The University Hospital is going to great lengths to ensure that the national 12 percent vacancy in the nursing profession does not affect them. There are currently 126,000 nursing jobs unfilled in the country.

Paul Wong
Nurse Kelly Howell takes care of a patient in the Birth Center at University Hospital.

Nursing School Dean Ada Sue Hinshaw said nurses are vital to the quality of care in hospitals. “Nurses are the frontline surveillance system in hospitals. (They) catch complications before they occur,” she said.

Many nurses say hospitals not sufficiently staffed with registered nurses decrease the quality of care given to their patients. Patients who risk suffering from complications such as urinary tract infections, pneumonia and shock can go unnoticed with less nurse care.

Clinical care deteriorates if nurse staffing has been low, University Hospital Chief of Nursing Margaret Calarco said.

“What we think is happening is when hospitals have less Registered nurses available, those RNs (that are available) have less ability to access patients as frequently. If a patient is (having) complications, it’s hard to access that,” she said, adding that this is called failure to rescue.

Calarco said University Hospital is actively working to counteract the current nursing shortage by doing such things as advertising, giving Nursing students more real-life experience at the University Hospital and going to career fairs.

Hinshaw said it is also helpful that the school is ranked number four in the nation.

“We still have vacant positions, but we have been able to recruit new nurses here. There is a shortage in Michigan, but the University Health System is fortunate in that we attract them,” Calarco said adding, “The areas that we have the most openings are in the acute care and medical surgical area.”

Many factors have contributed to the present nursing shortage including low salaries, work environment difficulties and less appeal to the profession.

“There is less interest in nursing for a number of reasons. One is how attractive the work appears to the people considering it. Traditionally nursing has drawn the bulk of its people from white women, and their job opportunities have expanded substantially,” said Harvard School of Public Health Prof. Jack Needleman, the lead author on a staffing study published May 30 in the New England Journal of Medicine.

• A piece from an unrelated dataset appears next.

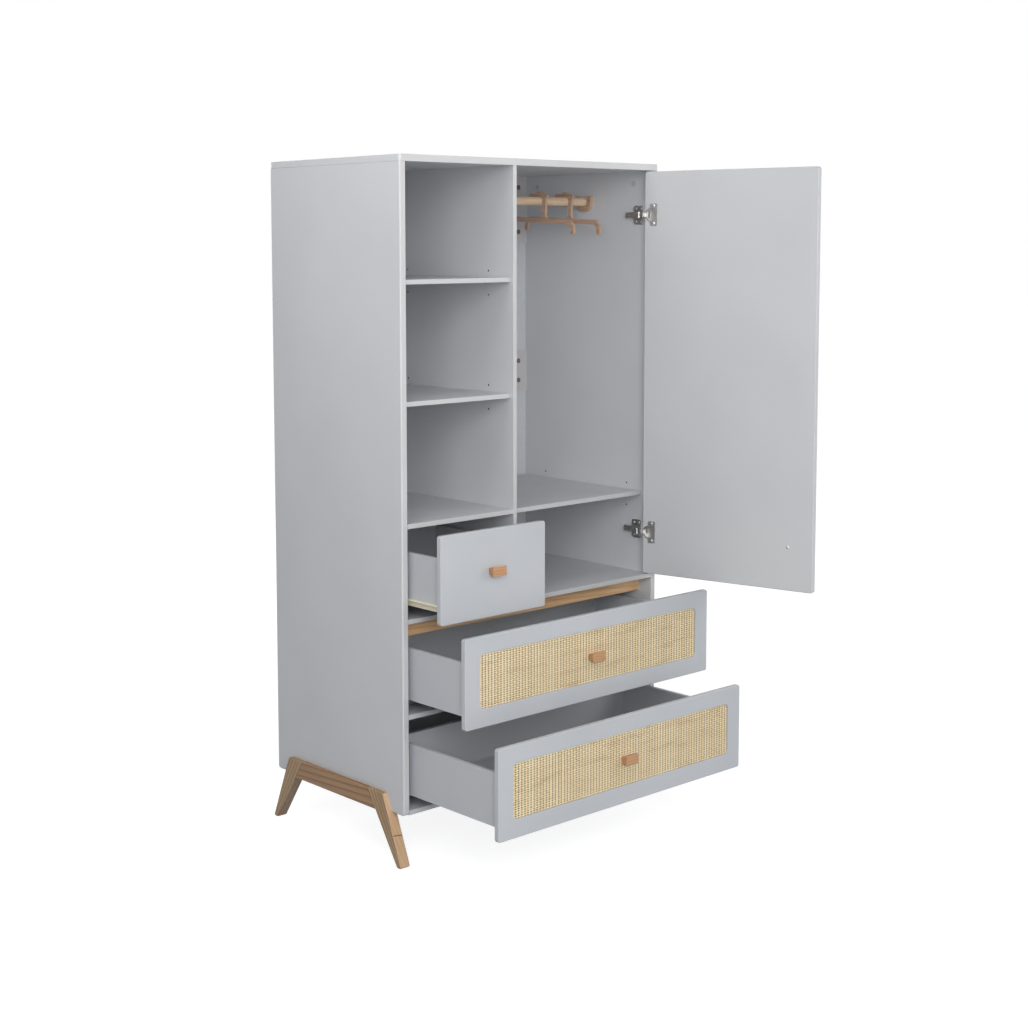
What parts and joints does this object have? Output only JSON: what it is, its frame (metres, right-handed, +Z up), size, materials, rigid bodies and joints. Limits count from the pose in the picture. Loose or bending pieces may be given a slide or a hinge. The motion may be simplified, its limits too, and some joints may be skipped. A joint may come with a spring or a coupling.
{
  "type": "wardrobe",
  "caption": "Free-standing wardrobe on splayed wooden legs with open shelves, a hanging bay behind a door, a small drawer and wide cane-fronted drawers.",
  "frame": {"origin": "on the floor, midway between the four feet, below the centre of the carcass", "axes": "+X to the right along the front, +Y to the back, +Z up; the front faces -Y"},
  "size_m": [1.0562, 1.0504, 1.804],
  "materials": {
    "lacquered_board": "satin lacquer",
    "oak": "satin oil",
    "zinc": "bright zinc",
    "pine": "satin",
    "plywood": "satin",
    "leg_wood": "satin oil",
    "nickel": "satin nickel",
    "cream_steel": "powder coat",
    "knob_wood": "satin oil",
    "nylon": "matte",
    "cane": "matte"
  },
  "bodies": {
    "carcass": {"top_panel": "lacquered_board", "left_side_panel": "lacquered_board", "right_side_panel": "lacquered_board", "centre_divider": "lacquered_board", "middle_floor": "lacquered_board", "small_drawer_ceiling": "lacquered_board", "bottom_panel": "lacquered_board", "cross_rail": "lacquered_board", "front_stretcher": "oak", "rear_rails": "lacquered_board", "back_sheets": "lacquered_board", "cam_locks": "zinc", "left_shelves": "lacquered_board", "right_shelf": "lacquered_board", "shelf_pins": "zinc", "hanging_rod": "pine", "rod_sockets": "plywood", "socket_screws": "zinc", "legs": "leg_wood", "leg_rails": "leg_wood", "hinge_plates": "nickel", "hinge_plate_screws": "zinc", "hinge_arms": "nickel", "hinge_arm_pins": "nickel", "small_cabinet_runners": "cream_steel", "wide_cabinet_runners": "zinc"},
    "hinge_links": {"hinge_links": "nickel"},
    "door": {"door_panel": "lacquered_board", "hinge_cups": "nickel", "hinge_cup_pins": "nickel", "hinge_cup_screws": "zinc", "door_knob": "knob_wood", "door_knob_screw": "zinc"},
    "small_drawer": {"small_drawer_front": "lacquered_board", "small_drawer_walls": "lacquered_board", "small_drawer_bottom": "lacquered_board", "small_drawer_knob": "knob_wood", "small_drawer_knob_screw": "zinc", "small_drawer_runners": "cream_steel"},
    "small_front_rollers": {"small_front_rollers": "nylon"},
    "small_rear_rollers": {"small_rear_rollers": "nylon"},
    "upper_drawer": {"upper_drawer_front": "lacquered_board", "upper_drawer_cane_panel": "cane", "upper_drawer_walls": "lacquered_board", "upper_drawer_bottom": "lacquered_board", "upper_drawer_knob": "knob_wood", "upper_drawer_knob_screw": "zinc", "upper_drawer_runners": "zinc"},
    "upper_middle_runners": {"upper_middle_runners": "zinc"},
    "lower_drawer": {"lower_drawer_front": "lacquered_board", "lower_drawer_cane_panel": "cane", "lower_drawer_walls": "lacquered_board", "lower_drawer_bottom": "lacquered_board", "lower_drawer_knob": "knob_wood", "lower_drawer_knob_screw": "zinc", "lower_drawer_runners": "zinc"},
    "lower_middle_runners": {"lower_middle_runners": "zinc"},
    "first_hanger": {"first_hanger": "plywood"},
    "second_hanger": {"second_hanger": "plywood"}
  },
  "joints": [
    {"name": "hinge_link_swing", "type": "hinge", "parent": "carcass", "child": "hinge_links", "pos_m": [0.4192, -0.249, 0.763], "axis": [0, 0, 1], "range_deg": [-1.5, 31.01]},
    {"name": "door_swing", "type": "hinge", "parent": "hinge_links", "child": "door", "pos_m": [0.43188, -0.2712, 0.763], "axis": [0, 0, 1], "range_deg": [-134.1, 6.3]},
    {"name": "small_drawer_travel", "type": "slide", "parent": "carcass", "child": "small_drawer", "axis": [0, -1, 0], "range_m": [-0.123, 0.177]},
    {"name": "small_front_roller_spin", "type": "hinge", "parent": "carcass", "child": "small_front_rollers", "pos_m": [-0.27, -0.247, 0.6829], "axis": [1, 0, 0], "continuous": true},
    {"name": "small_rear_roller_spin", "type": "hinge", "parent": "small_drawer", "child": "small_rear_rollers", "pos_m": [-0.27, 0.008, 0.6805], "axis": [1, 0, 0], "continuous": true},
    {"name": "upper_drawer_travel", "type": "slide", "parent": "carcass", "child": "upper_drawer", "axis": [0, -1, 0], "range_m": [-0.213, 0.17]},
    {"name": "upper_middle_runner_travel", "type": "slide", "parent": "carcass", "child": "upper_middle_runners", "axis": [0, -1, 0], "range_m": [-0.1065, 0.085]},
    {"name": "lower_drawer_travel", "type": "slide", "parent": "carcass", "child": "lower_drawer", "axis": [0, -1, 0], "range_m": [-0.332, 0.05]},
    {"name": "lower_middle_runner_travel", "type": "slide", "parent": "carcass", "child": "lower_middle_runners", "axis": [0, -1, 0], "range_m": [-0.166, 0.025]},
    {"name": "first_hanger_travel", "type": "slide", "parent": "carcass", "child": "first_hanger", "axis": [1, 0, 0], "range_m": [-0.32, 0.045]},
    {"name": "second_hanger_travel", "type": "slide", "parent": "carcass", "child": "second_hanger", "axis": [1, 0, 0], "range_m": [-0.045, 0.064]}
  ],
  "couplings": [
    {"joint": "hinge_link_swing", "follows": "door_swing", "ratio": -0.23117},
    {"joint": "small_front_roller_spin", "follows": "small_drawer_travel", "rad_per_m": -142.86},
    {"joint": "small_rear_roller_spin", "follows": "small_drawer_travel", "rad_per_m": 142.86},
    {"joint": "upper_middle_runner_travel", "follows": "upper_drawer_travel", "ratio": 0.5},
    {"joint": "lower_middle_runner_travel", "follows": "lower_drawer_travel", "ratio": 0.5}
  ]
}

Hinshaw said there has been a 30 percent decrease of interest in the field of nursing in the past decade and a half.

The University’s nursing school has seen the effects of this decline. “We have seen some drop in enrollment in the last five years, but not as much as the national drop, which is 21.5 percent below,” she said.

Calarco said she thinks one reason there is a lack of nurses is because of the demands of the profession. “Part of it is the work itself is challenging work. You have to be strong in science,” she said adding that “some jobs that are not this complex are more attractive.”

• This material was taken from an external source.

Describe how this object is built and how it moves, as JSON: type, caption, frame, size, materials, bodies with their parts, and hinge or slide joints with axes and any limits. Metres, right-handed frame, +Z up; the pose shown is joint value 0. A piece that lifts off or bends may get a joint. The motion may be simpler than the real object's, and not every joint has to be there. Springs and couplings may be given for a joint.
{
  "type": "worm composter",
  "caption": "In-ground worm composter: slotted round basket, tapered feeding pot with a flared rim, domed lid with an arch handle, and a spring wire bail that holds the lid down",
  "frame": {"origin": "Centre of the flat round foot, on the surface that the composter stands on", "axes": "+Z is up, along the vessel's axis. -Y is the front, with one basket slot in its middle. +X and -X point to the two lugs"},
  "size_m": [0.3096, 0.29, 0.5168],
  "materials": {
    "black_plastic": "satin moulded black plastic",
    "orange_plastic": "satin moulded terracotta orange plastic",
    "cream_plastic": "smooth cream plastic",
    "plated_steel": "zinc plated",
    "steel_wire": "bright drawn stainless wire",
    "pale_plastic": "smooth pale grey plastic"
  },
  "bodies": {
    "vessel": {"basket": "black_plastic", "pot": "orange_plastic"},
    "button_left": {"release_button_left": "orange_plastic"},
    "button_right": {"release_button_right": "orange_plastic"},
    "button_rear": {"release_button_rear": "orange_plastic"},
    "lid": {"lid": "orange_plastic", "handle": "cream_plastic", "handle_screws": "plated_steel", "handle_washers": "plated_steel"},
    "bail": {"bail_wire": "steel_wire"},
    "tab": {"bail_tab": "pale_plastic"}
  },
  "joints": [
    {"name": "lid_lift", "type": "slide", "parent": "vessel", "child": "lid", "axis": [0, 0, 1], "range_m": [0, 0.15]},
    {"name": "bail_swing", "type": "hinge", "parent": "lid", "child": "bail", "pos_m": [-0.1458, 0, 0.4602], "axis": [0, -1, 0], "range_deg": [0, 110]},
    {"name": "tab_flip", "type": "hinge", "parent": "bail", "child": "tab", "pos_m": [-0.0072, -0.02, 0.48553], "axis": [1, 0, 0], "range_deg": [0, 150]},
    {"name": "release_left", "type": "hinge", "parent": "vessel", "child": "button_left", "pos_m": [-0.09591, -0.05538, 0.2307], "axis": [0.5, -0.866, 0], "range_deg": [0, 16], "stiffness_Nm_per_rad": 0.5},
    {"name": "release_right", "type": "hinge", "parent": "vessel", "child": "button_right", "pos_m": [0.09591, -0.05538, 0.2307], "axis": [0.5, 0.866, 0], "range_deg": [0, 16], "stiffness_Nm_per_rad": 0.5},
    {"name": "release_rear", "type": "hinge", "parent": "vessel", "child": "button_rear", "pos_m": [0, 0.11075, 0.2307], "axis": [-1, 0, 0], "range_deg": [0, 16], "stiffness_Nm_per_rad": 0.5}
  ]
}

The work environment has upset many in the nursing field, Hinshaw said. The mandatory overtime, high stress levels, and lack of respect are some of the complaints from nurses. The ability for a nurse to feel valued is imperative for their job performance.

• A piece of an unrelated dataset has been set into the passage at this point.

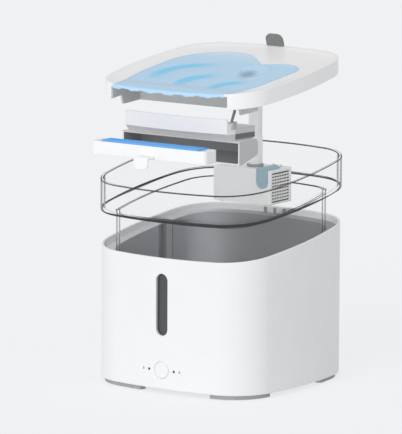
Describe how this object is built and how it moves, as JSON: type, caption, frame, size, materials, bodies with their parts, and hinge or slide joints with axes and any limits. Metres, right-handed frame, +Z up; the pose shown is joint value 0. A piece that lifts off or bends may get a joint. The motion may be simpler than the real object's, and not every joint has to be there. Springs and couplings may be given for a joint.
{
  "type": "pet water fountain",
  "caption": "Square countertop pet water fountain lifted apart: base with a pocket, clear tank, drinking tray with filter cassette and pump, all of which lower and slide shut.",
  "frame": {"origin": "on the ground under the middle of the base", "axes": "+Z up, -Y towards the front with the level window and the button, +X to the right seen from the front"},
  "size_m": [0.1924, 0.2246, 0.3114],
  "materials": {
    "white_shell": "satin moulded",
    "white_tray": "satin moulded",
    "dark_liner": "fine matt",
    "cover_grey": "fine matt",
    "foot_rubber": "matt",
    "steel": "plain",
    "smoked": "smoked clear",
    "bezel_grey": "matt",
    "black_plastic": "matt",
    "board_green": "coated board",
    "lamp_clear": "dark lens",
    "copper": "wound wire",
    "tank_clear": "clear moulded",
    "hood_grey": "fine matt",
    "tab_grey": "soft matt",
    "tower_white": "satin moulded",
    "clip_grey": "fine matt",
    "sponge_blue": "open-cell foam",
    "latch_teal": "soft matt",
    "pump_grey": "fine matt",
    "magnet": "plain",
    "float_red": "plain"
  },
  "bodies": {
    "base": {"outer_shell": "white_shell", "inner_pocket": "dark_liner", "bottom_cover": "cover_grey", "rubber_feet": "foot_rubber", "cover_screws": "steel", "window_bezel": "bezel_grey", "level_window": "smoked", "touch_switch": "black_plastic", "control_board": "board_green", "board_screws": "steel", "lamp_pipes": "lamp_clear", "power_socket": "black_plastic", "drive_coil": "copper", "coil_core": "black_plastic"},
    "button": {"power_button": "white_shell"},
    "tank": {"water_tank": "tank_clear", "channel_cap": "bezel_grey"},
    "float": {"level_float": "float_red"},
    "tray_unit": {"drinking_tray": "white_tray", "pull_tab": "tab_grey", "outlet_duct": "tower_white", "flow_hood": "hood_grey", "hopper": "tower_white", "hopper_stay": "bezel_grey", "hopper_clip": "clip_grey", "filter_housing": "tower_white", "housing_arm": "tower_white", "riser_tube": "tower_white", "riser_seal": "bezel_grey", "pump_cover": "pump_grey", "intake_screen": "black_plastic", "pump_plate": "pump_grey", "pump_volute": "pump_grey", "pump_bushes": "black_plastic", "pump_feet": "bezel_grey", "latch_pin": "steel"},
    "drawer": {"filter_cassette": "white_tray", "filter_sponge": "sponge_blue", "pull_tongue": "white_tray"},
    "impeller": {"impeller": "tower_white", "rotor_magnet": "magnet", "impeller_shaft": "steel"},
    "latch": {"cover_latch": "latch_teal"}
  },
  "joints": [
    {"name": "tank_lower", "type": "slide", "parent": "base", "child": "tank", "axis": [0, 0, -1], "range_m": [0, 0.032]},
    {"name": "tray_lower", "type": "slide", "parent": "tank", "child": "tray_unit", "axis": [0, 0, -1], "range_m": [0, 0.103]},
    {"name": "drawer_in", "type": "slide", "parent": "tray_unit", "child": "drawer", "axis": [0, 1, 0], "range_m": [0, 0.051]},
    {"name": "button_press", "type": "slide", "parent": "base", "child": "button", "axis": [0, 1, 0], "range_m": [0, 0.0008], "stiffness_N_per_m": 900},
    {"name": "float_rise", "type": "slide", "parent": "tank", "child": "float", "axis": [0, 0, 1], "range_m": [0, 0.0632]},
    {"name": "latch_release", "type": "hinge", "parent": "tray_unit", "child": "latch", "pos_m": [0.0338, 0.04, 0.1957], "axis": [-1, 0, 0], "range_deg": [0, 30]},
    {"name": "impeller_spin", "type": "hinge", "parent": "tray_unit", "child": "impeller", "pos_m": [0.013, 0.036, 0.1723], "axis": [0, 0, 1], "continuous": true}
  ]
}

“The relationship between physician and nurse is important for communication and is better for the retention of nurses,” she said.

One of the biggest reasons for the current shortage is because of the mass layoffs in the 1990s. “I think this hospital, like many across the country, was facing a lot of financial challenges and did many things to decrease their costs. We hired more aides than RNs. People did not decrease, but there were less RNs,” she said. “We know after several years now that that was probably not the best way to do things. That is why we have made such a focus on recruiting.”

Hinshaw said the layoffs had a major affect on the field of nursing. “(They) depressed the market, (and) told people not to come into nursing because there were no jobs,” she said.

She added that another reason nursing is not always an attractive profession is because nurses will reach their highest salary in only seven to eight years. Unless nurses go back to school to attain a higher degree, they are limited in their careers.

“You top out way too early,” Hinshaw said.